I previously covered the FATF’s report on ‘red flag indicators’ for virtual assets in TMIBP04, and the working group of VASPs (USTRWG) creating a customer data sharing platform to comply with the Travel Rule in TMIBP02 and TMIBP05.


As part of their “second major release with support for the Lightning Network,” Electrum published v4.1.0 to enable legacy and end-to-end trampoline payments. Trampoline routing was originally proposed by ACINQ co-founder Pierre-Marie Padio and Blockstream engineer Christian Decker. In August 2019, Bastien Teinturier submitted a draft specification, which was superceded (as summarised in Bitcoin Optech Newsletter #130) in December 2020 “based on what we learnt after 1 year running trampoline in production in Phoenix and many discussions with @ecdsa while Electrum worked on their own trampoline implementation.”

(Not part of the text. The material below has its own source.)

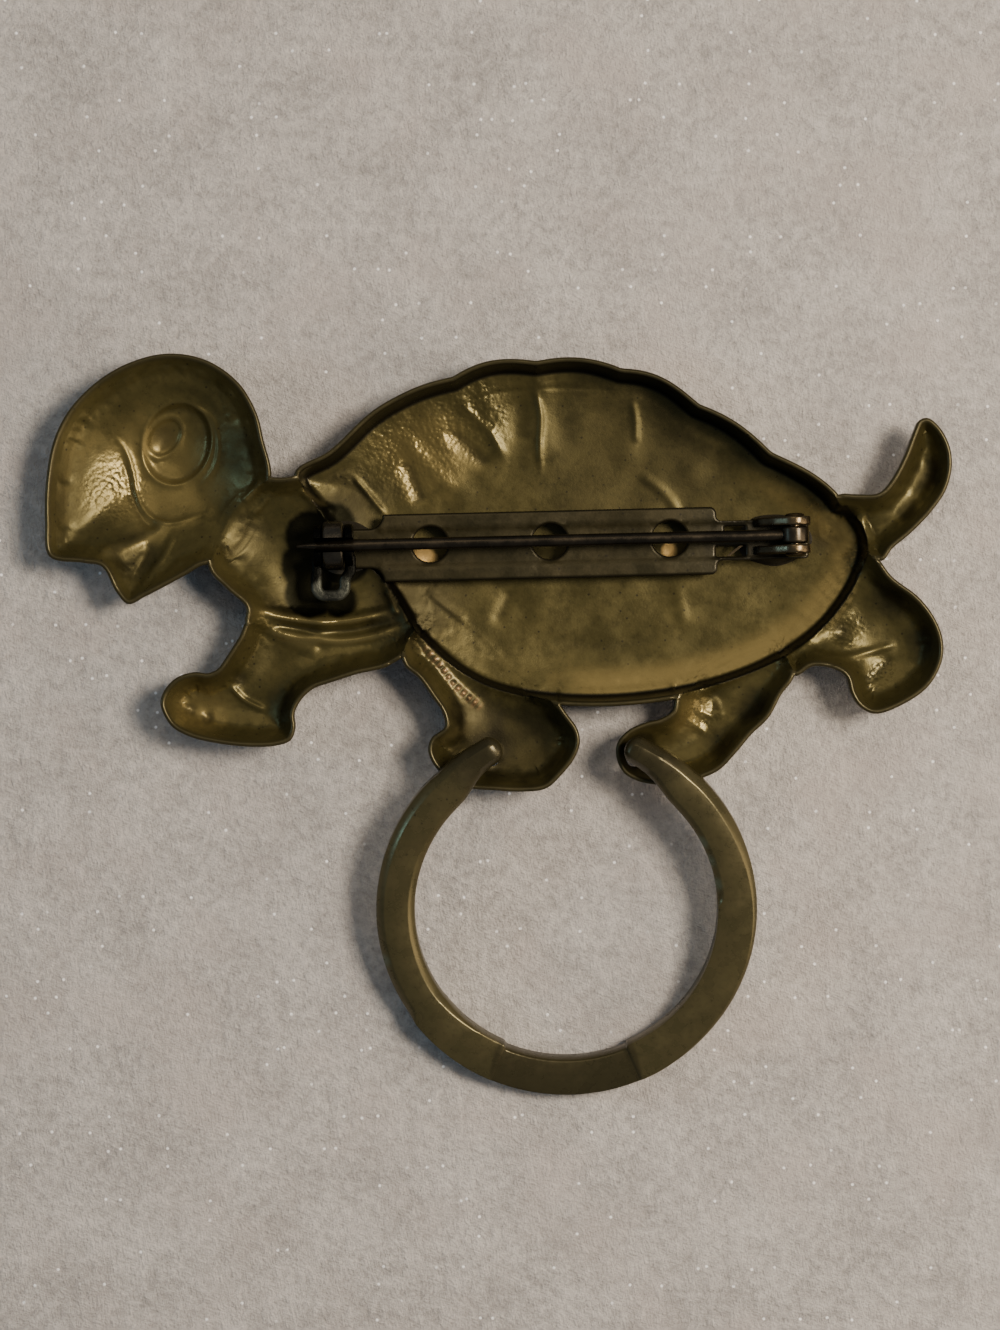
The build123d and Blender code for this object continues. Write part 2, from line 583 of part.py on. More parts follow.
def catch_sleeve():
    """The turning sleeve, its two collars and the thumb lever that bridges them, mouth upwards."""
    end = COLLAR_START + COLLAR_LENGTH
    sleeve = along_x(SLEEVE_RADIUS, -end, end)
    for side in (-1, 1):
        x = sorted((side * COLLAR_START, side * end))
        sleeve += along_x(COLLAR_RADIUS, x[0], x[1])
        z = (PIN_HEIGHT - LEVER_THICKNESS / 2, PIN_HEIGHT + LEVER_THICKNESS / 2)
        sleeve += block(x, (-LEVER_REACH, 0), z)
    z = (PIN_HEIGHT - LEVER_THICKNESS / 2, PIN_HEIGHT + LEVER_THICKNESS / 2)
    sleeve += block((-end, end), (-LEVER_REACH, -LEVER_REACH + LEVER_BAR), z)
    sleeve -= along_x(SLEEVE_BORE, -end - 1, end + 1)
    return sleeve - block((-end - 1, end + 1), (-CATCH_SLOT / 2, CATCH_SLOT / 2), (PIN_HEIGHT, 3 * PIN_HEIGHT))


def pin_stem():
    """The pin: a wire with a tapered point and a flattened eye on the rivet."""
    taper_end = PIN_TAPER - PIN_TIP
    wire = along_x(PIN_RADIUS, taper_end, PIN_SPAN - RIVET_RADIUS)
    point = Cone(PIN_RADIUS, PIN_POINT_RADIUS, PIN_TAPER)
    wire += Pos(taper_end - PIN_TAPER / 2, 0, PIN_HEIGHT) * Rot(0, -90, 0) * point
    eye = across(EYE_RADIUS, PIN_SPAN, -EYE_WIDTH / 2, EYE_WIDTH / 2)
    return (wire + eye) - across(RIVET_RADIUS + RUNNING_GAP, PIN_SPAN, -EYE_WIDTH, EYE_WIDTH)


def hinge_rivet():
    """The rivet through both ears, headed at both ends."""
    outer = HINGE_GAP / 2 + EAR_THICKNESS + SEAT_GAP
    rivet = across(RIVET_RADIUS, PIN_SPAN, -outer, outer)
    for side in (-1, 1):
        y = sorted((side * outer, side * (outer + RIVET_HEAD)))
        rivet += across(RIVET_HEAD_RADIUS, PIN_SPAN, y[0], y[1])
    return rivet


# Ring: built flat round its own middle, then tipped so that its far side lies on the table
PEG_LEFT = place("second_leg", 0.489, 0.333)
PEG_RIGHT = place("third_leg", 0.108, 0.352)
PEG_Y = PEG_LEFT[1]
RING_X = (PEG_LEFT[0] + PEG_RIGHT[0]) / 2 + RING_SHIFT
RING_OUTER_RADIUS = RING_INNER_RADIUS + RING_WIDTH
ROD_Z = RIM_Z + ROD_RISE + ROD_THICKNESS / 2
SWING_Z = RIM_Z - SWING_AXIS_DROP
FAR_REACH = RING_REACH + RING_OUTER_RADIUS
RING_TIP = degrees(asin(ROD_Z / hypot(FAR_REACH, RING_THICKNESS / 2)) - atan2(RING_THICKNESS / 2, FAR_REACH))
RING_PLACE = Pos(RING_X, PEG_Y, ROD_Z) * Rot(RING_TIP, 0, 0) * Pos(0, -RING_REACH, 0)


def ring_section(back_bevel, recess):
    """Corners of the ring's section: distance from its axis, and height."""
    low, high = -RING_THICKNESS / 2, RING_THICKNESS / 2 - recess
    inner, outer = RING_INNER_RADIUS, RING_OUTER_RADIUS
    corners = [
        (inner, low + RING_FRONT_BEVEL), (inner + RING_FRONT_BEVEL, low),
        (outer - RING_FRONT_BEVEL, low), (outer, low + RING_FRONT_BEVEL),
    ]
    if back_bevel:
        corners += [(outer, high - back_bevel), (outer - back_bevel, high),
                    (inner + back_bevel, high), (inner, high - back_bevel)]
    else:
        corners += [(outer, high), (inner, high)]
    return corners


def ring_arc(corners, start, end):
    """One stretch of the ring, turned about its axis from one angle to another."""
    face = make_face(Plane.XZ * Polyline(*corners, close=True))
    return Rot(0, 0, start) * revolve(face, axis=Axis.Z, revolution_arc=end - start)


def rod_end(side, peg_x):
    """The rod from the full ring to the peg, narrower and thinner towards its end."""
    turn = RING_ROUND_END if side > 0 else 180 - RING_ROUND_END
    middle = RING_INNER_RADIUS + RING_WIDTH / 2
    root = Vector(middle * cos(radians(turn)), middle * sin(radians(turn)), 0)
    tip = Vector(peg_x - RING_X, RING_REACH, 0)
    direction = Vector(-side * sin(radians(turn)), side * cos(radians(turn)), 0)
    sections = []
    for centre, width, thickness, bevel, back in (
        (root, RING_WIDTH, RING_THICKNESS, RING_BEVEL, 0.15),
        (tip, ROD_WIDTH, ROD_THICKNESS, RING_BEVEL, 0.0),
    ):
        half, tall, cut = width / 2, thickness / 2, bevel * 0.8
        corners = [
            (-half, -tall + cut), (-half + cut, -tall), (half - cut, -tall), (half, -tall + cut),
            (half, tall - cut), (half - cut, tall), (-half + cut, tall), (-half, tall - cut),
        ]
        way = direction if centre is root else (tip - root).normalized()
        plane = Plane(origin=centre - way * back, x_dir=Vector(way.Y, -way.X, 0), z_dir=way)
        sections.append(plane * make_face(Polyline(*corners, close=True)))
    return loft(sections, ruled=True)


def drop_ring():
    """The open ring with its two pegs, which pass down through the feet and turn over below them."""
    bevelled = ring_section(RING_BEVEL, 0.0)
    flat = ring_section(0.0, 0.0)
    low = ring_section(0.0, RING_RECESS)
    recess = 90 - RING_RECESS_ANGLE
    ring = ring_arc(low, -90 - RING_RECESS_ANGLE, -90 + RING_RECESS_ANGLE)
    ring += ring_arc(flat, -recess, -RING_BEVEL_END)
    ring += ring_arc(flat, -180 + RING_BEVEL_END, -180 + recess)
    ring += ring_arc(bevelled, -RING_BEVEL_END, RING_ROUND_END)
    ring += ring_arc(bevelled, 180 - RING_ROUND_END, 180 + RING_BEVEL_END)
    for side, peg in ((-1, PEG_LEFT), (1, PEG_RIGHT)):
        ring += rod_end(side, peg[0])
    ring = RING_PLACE * ring
    stub_z = RIM_Z - LEG_DEPTH - SHEET - PEG_STUB_DROP
    for side, peg in ((-1, PEG_LEFT), (1, PEG_RIGHT)):
        ring += Pos(peg[0], PEG_Y, ROD_Z) * Cylinder(ROD_WIDTH / 2, ROD_THICKNESS)
        ring += Pos(peg[0], PEG_Y, (ROD_Z + stub_z) / 2) * Cylinder(PEG_RADIUS, ROD_Z - stub_z)
        ring += Pos(peg[0], PEG_Y, stub_z) * Sphere(PEG_RADIUS)
        stub = Cylinder(PEG_STUB_RADIUS, PEG_STUB)
        ring += Pos(peg[0] + side * PEG_STUB / 2, PEG_Y, stub_z) * Rot(0, 90, 0) * stub
    return ring


def foot_slots():
    """Slots through the feet, longer across the swing's axis so that the pegs can tilt in them."""
    slots = None
    for peg in (PEG_LEFT, PEG_RIGHT):
        long = SLOT_HALF_LENGTH - SLOT_HALF_WIDTH
        slot = Pos(peg[0], PEG_Y, 0) * Box(2 * SLOT_HALF_WIDTH, 2 * long, 3 * RIM_Z)
        for y in (-long, long):
            slot += Pos(peg[0], PEG_Y + y, 0) * Cylinder(SLOT_HALF_WIDTH, 3 * RIM_Z)
        slots = slot if slots is None else slots + slot
    return slots


finding = plate() + hinge_ears() + catch_housing()
finding += solder(-HOUSING_LENGTH / 2, PLATE_START - SHOULDER)
finding += solder(HINGE_END - EAR_FOOT, HINGE_END - 0.4)
body = stamped_sheet() - foot_slots()
body = body + FINDING * finding

nodes = {
    "turtle_body": body,
    "pin_stem": FINDING * pin_stem(),
    "hinge_rivet": FINDING * hinge_rivet(),
    "catch_sleeve": FINDING * catch_sleeve(),
    "drop_ring": drop_ring(),
}

# The whole brooch is centred over the origin and stands on the plane z = 0
boxes = [shape.bounding_box() for shape in nodes.values()]
low = Vector(*(min(getattr(box.min, axis) for box in boxes) for axis in "XYZ"))
high = Vector(*(max(getattr(box.max, axis) for box in boxes) for axis in "XYZ"))
to_origin = Pos(-(low.X + high.X) / 2, -(low.Y + high.Y) / 2, -low.Z)

os.makedirs("parts", exist_ok=True)
for name, shape in nodes.items():
    solids = (to_origin * shape).solids()
    export_step(solids[0] if len(solids) == 1 else Compound(solids), f"parts/{name}.step")
    print(name, len(solids), "solids", round(shape.volume, 2), "mm3", "valid", shape.is_valid)

hinge = to_origin * FINDING * Pos(PIN_SPAN, 0, PIN_HEIGHT)
catch = to_origin * FINDING * Pos(0, 0, PIN_HEIGHT)
swing = to_origin * Pos(RING_X, PEG_Y, SWING_Z)
ring_middle = to_origin * RING_PLACE
print("shell middle", to_origin.position)
print("hinge", hinge.position, "catch", catch.position, "swing", swing.position)
print("ring middle", ring_middle.position, "tip", round(RING_TIP, 4), "low", low, "high", high)
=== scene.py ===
import json
from collections import namedtuple
from functools import reduce
from math import acos, asin, atan2, ceil, cos, hypot, pi, radians, sin, tau

import bmesh
import bpy
import numpy as np
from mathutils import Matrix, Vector, noise
from mathutils.geometry import delaunay_2d_cdt


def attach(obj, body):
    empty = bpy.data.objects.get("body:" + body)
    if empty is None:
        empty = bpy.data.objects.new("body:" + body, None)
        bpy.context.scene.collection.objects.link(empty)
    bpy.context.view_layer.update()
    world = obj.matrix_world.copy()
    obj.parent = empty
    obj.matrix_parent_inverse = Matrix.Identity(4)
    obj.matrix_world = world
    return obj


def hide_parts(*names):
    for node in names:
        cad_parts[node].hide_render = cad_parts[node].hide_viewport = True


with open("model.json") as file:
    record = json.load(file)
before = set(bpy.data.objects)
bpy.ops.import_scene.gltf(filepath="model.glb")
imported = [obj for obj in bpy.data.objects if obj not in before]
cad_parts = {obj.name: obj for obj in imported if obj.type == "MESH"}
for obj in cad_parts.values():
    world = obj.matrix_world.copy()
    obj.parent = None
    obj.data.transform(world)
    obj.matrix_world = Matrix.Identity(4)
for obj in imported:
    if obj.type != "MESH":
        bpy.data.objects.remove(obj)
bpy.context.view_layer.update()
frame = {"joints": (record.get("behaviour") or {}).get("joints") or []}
joints = {joint["name"]: joint for joint in frame["joints"]}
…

This proposal allows nodes running on constrained devices to sync only a small portion of the network and leverage trampoline nodes to calculate the missing parts of the payment route while providing the same privacy as fully source-routed payments.

As explained in the release notes:

There are two types of trampoline payments: legacy and trampoline end-to-end. Legacy payments are possible with any receiver, but they offer less privacy than end-to-end trampoline payments. Electrum decides whether to perform legacy or end-to-end based on the features in the invoice:

  • OPTION_TRAMPOLINE_ROUTING_OPT (bit 25) for Electrum
  • OPTION_TRAMPOLINE_ROUTING_OPT_ECLAIR (bit 51) for Eclair/Phoenix

When performing a legacy payment, Electrum will add a second trampoline node to the route in order to protect the privacy of the payer and payee. It will fall back to a single trampoline if the two-trampoline strategy has failed for all trampolines. (Note: two-trampoline payments are currently not possible if the first trampoline is the ACINQ node, and is disabled for that node.)